╭─ Information shown

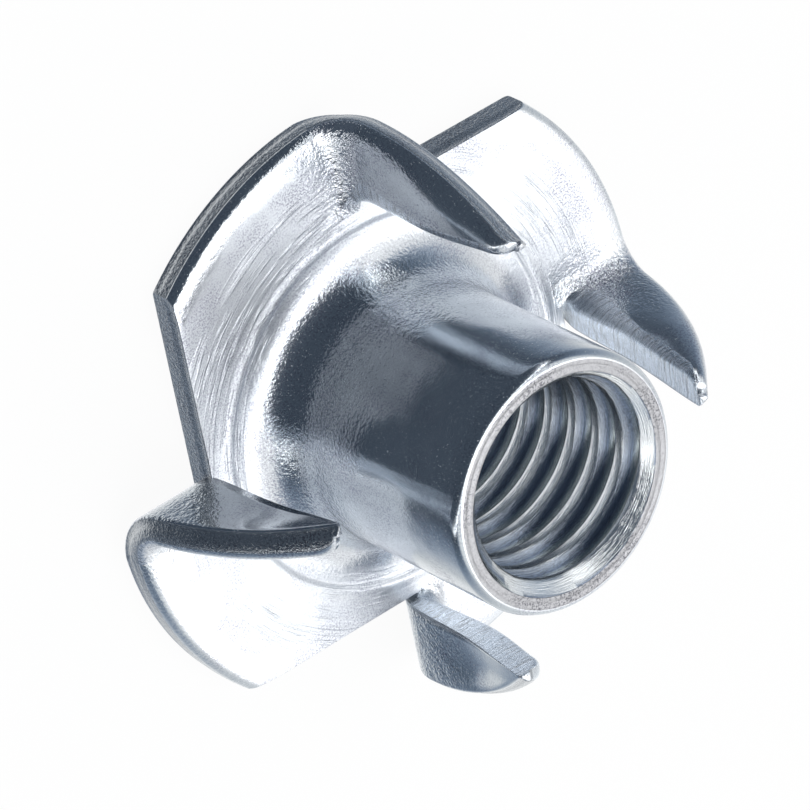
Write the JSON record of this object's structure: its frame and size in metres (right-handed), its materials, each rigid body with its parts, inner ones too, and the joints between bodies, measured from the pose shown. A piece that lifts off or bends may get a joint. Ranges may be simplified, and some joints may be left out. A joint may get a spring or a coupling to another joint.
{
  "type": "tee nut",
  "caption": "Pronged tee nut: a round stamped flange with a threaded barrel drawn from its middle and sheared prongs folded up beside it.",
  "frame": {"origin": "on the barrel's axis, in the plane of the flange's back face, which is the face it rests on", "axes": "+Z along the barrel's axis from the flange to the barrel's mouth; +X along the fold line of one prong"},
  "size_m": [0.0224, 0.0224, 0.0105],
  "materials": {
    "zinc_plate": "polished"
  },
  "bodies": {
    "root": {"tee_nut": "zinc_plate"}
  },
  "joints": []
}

╰─

▸ Problem statement
Return only the number of lines in the data that contain "materials".

▸ Expected answer
2